YEnvironmental organisations are concerned about the impact of turbines on bird populations, particularly migrating birds. A Danish scientific study published in 2019 found evidence that larger birds were tending to avoid turbine blades, but said it didn't have sufficient evidence for smaller birds – and cautioned that the cumulative effect of farms could still have an impact on bird movements. A full environmental impact assessment has to be carried out before a developer can apply for planning permission to develop an offshore wind farm. This would include desk-based studies as well as extensive surveys of the population and movements of birds and marine mammals, as well as fish and seabed habitats. If a potential environmental impact is identified the developer must, as part of the planning application, show how the project will be designed in such a way as to avoid the impact or to mitigate against it.

A typical 500 MW offshore wind farm would require an operations and maintenance base which would be on the nearby coast. Such a project would generally create between 80-100 fulltime jobs, according to the IWEA. There would also be a substantial increase to in-direct employment and associated socio-economic benefit to the surrounding area where the operation and maintenance hub is located.

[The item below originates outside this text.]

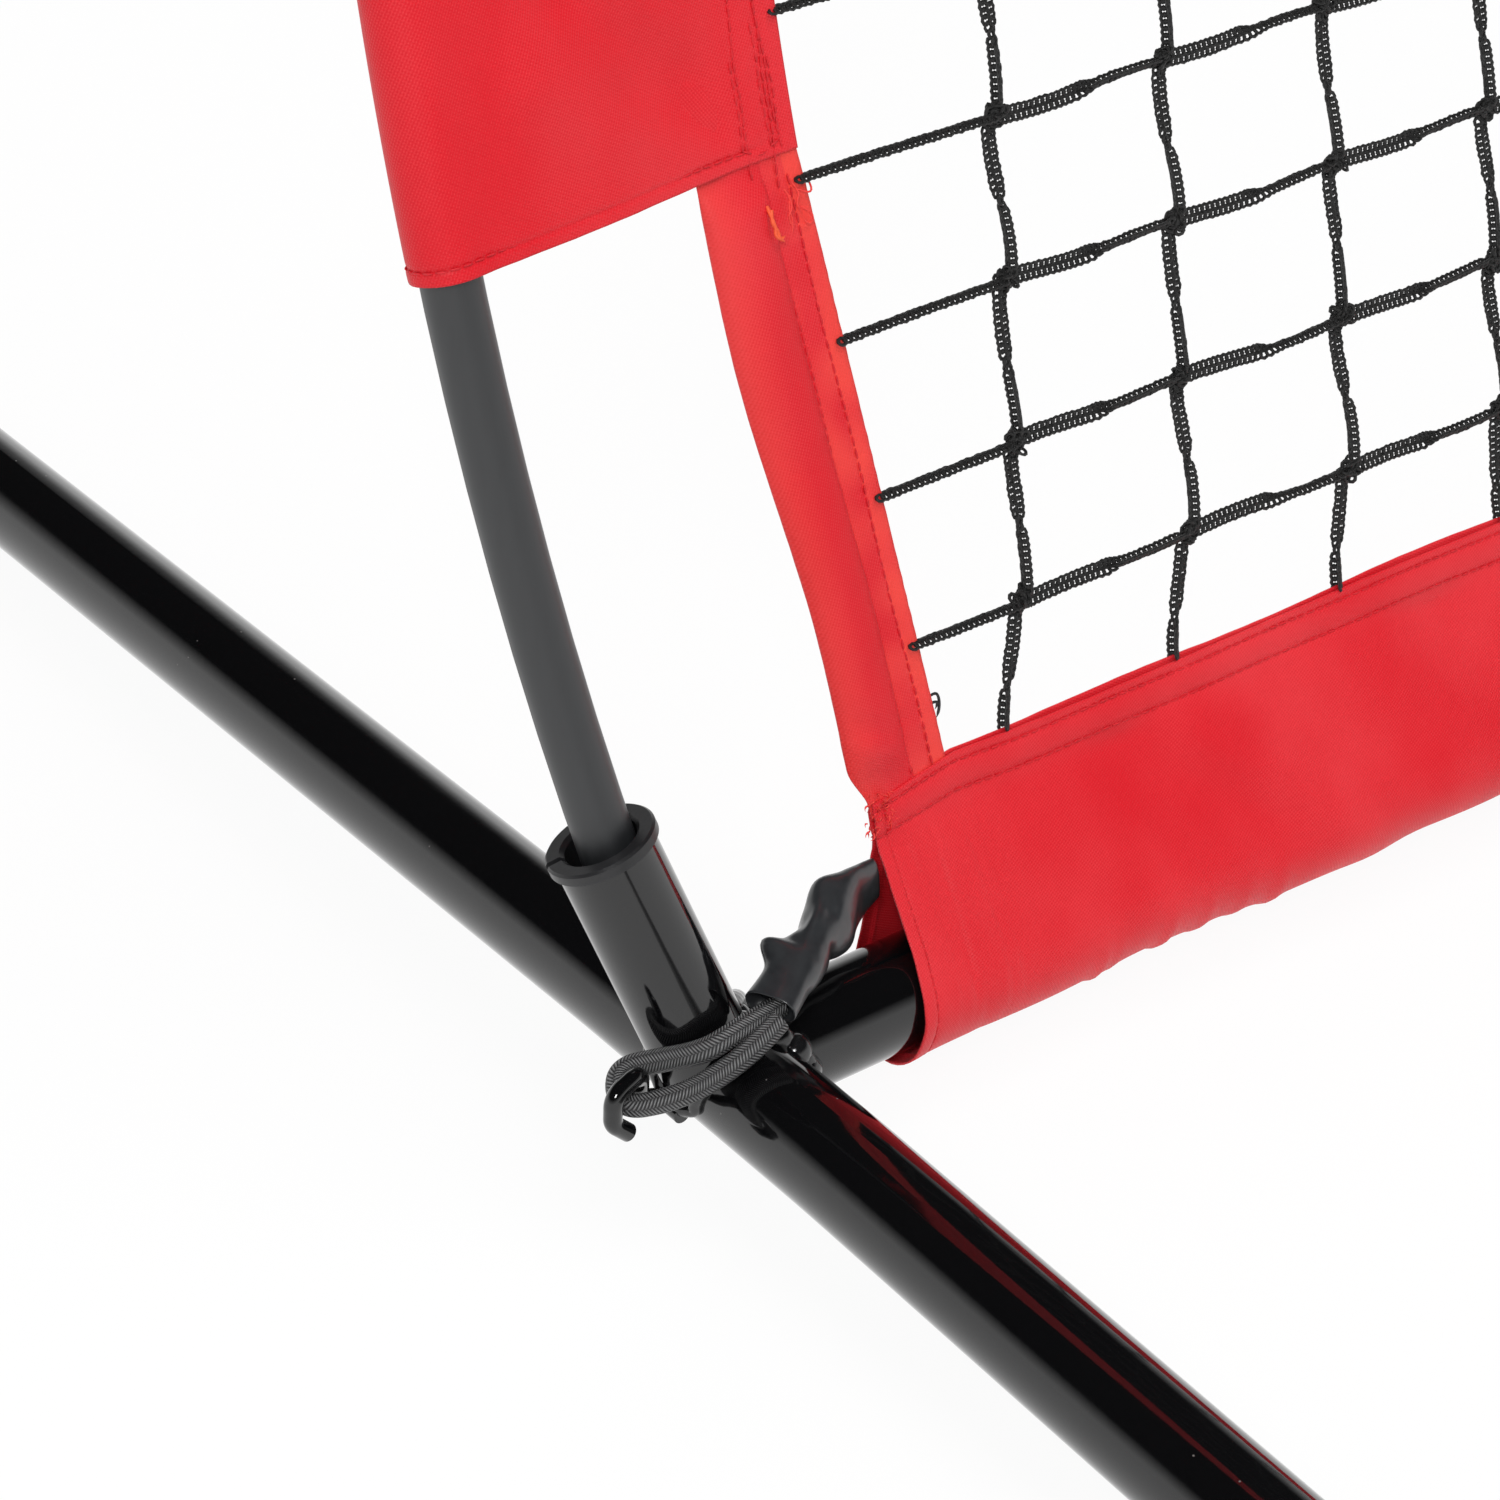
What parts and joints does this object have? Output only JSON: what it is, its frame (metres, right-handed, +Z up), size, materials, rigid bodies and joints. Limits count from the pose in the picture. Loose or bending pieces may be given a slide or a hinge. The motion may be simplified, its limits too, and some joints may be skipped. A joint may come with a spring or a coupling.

The recent Carbon Trust report for the IWEA, entitled Harnessing our potential, identified significant skills shortages for offshore wind in Ireland across the areas of engineering financial services and logistics. The IWEA says that as Ireland is a relatively new entrant to the offshore wind market, there are "opportunities to develop and implement strategies to address the skills shortages for delivering offshore wind and for Ireland to be a net exporter of human capital and skills to the highly competitive global offshore wind supply chain". Offshore wind requires a diverse workforce with jobs in both transferable (for example from the oil and gas sector) and specialist disciplines across apprenticeships and higher education. IWEA have a training network called the Green Tech Skillnet that facilitates training and networking opportunities in the renewable energy sector.

It is expected that developing the 3.5 GW of offshore wind energy identified in the Government's Climate Action Plan would create around 2,500 jobs in construction and development and around 700 permanent operations and maintenance jobs. The Programme for Government published in 2020 has an enhanced target of 5 GW of offshore wind which would create even more employment. The industry says that in the initial stages, the development of offshore wind energy would create employment in conducting environmental surveys, community engagement and development applications for planning. As a site moves to construction, people with backgrounds in various types of engineering, marine construction and marine transport would be recruited. Once the site is up and running , a project requires a team of turbine technicians, engineers and administrators to ensure the wind farm is fully and properly maintained, as well as crew for the crew transfer vessels transporting workers from shore to the turbines.

The IEA says that today's offshore wind market "doesn't even come close to tapping the full potential – with high-quality resources available in most major markets". It estimates that offshore wind has the potential to generate more than 420 000 Terawatt hours per year (TWh/yr) worldwide – as in more than 18 times the current global electricity demand. One Terawatt is 114 megawatts, and to put it in context, Scotland it has a population a little over 5 million and requires 25 TWh/yr of electrical energy.

Not as advanced as wind, with anchoring a big challenge – given that the most effective wave energy has to be in the most energetic locations, such as the Irish west coast. Britain, Ireland and Portugal are regarded as most advanced in developing wave energy technology. The prize is significant, the industry says, as there are forecasts that varying between 4000TWh/yr to 29500TWh/yr. Europe consumes around 3000TWh/year.

The industry has two main umbrella organisations – the Irish Wind Energy Association, which represents both onshore and offshore wind, and the Marine Renewables Industry Association, which focuses on all types of renewable in the marine environment.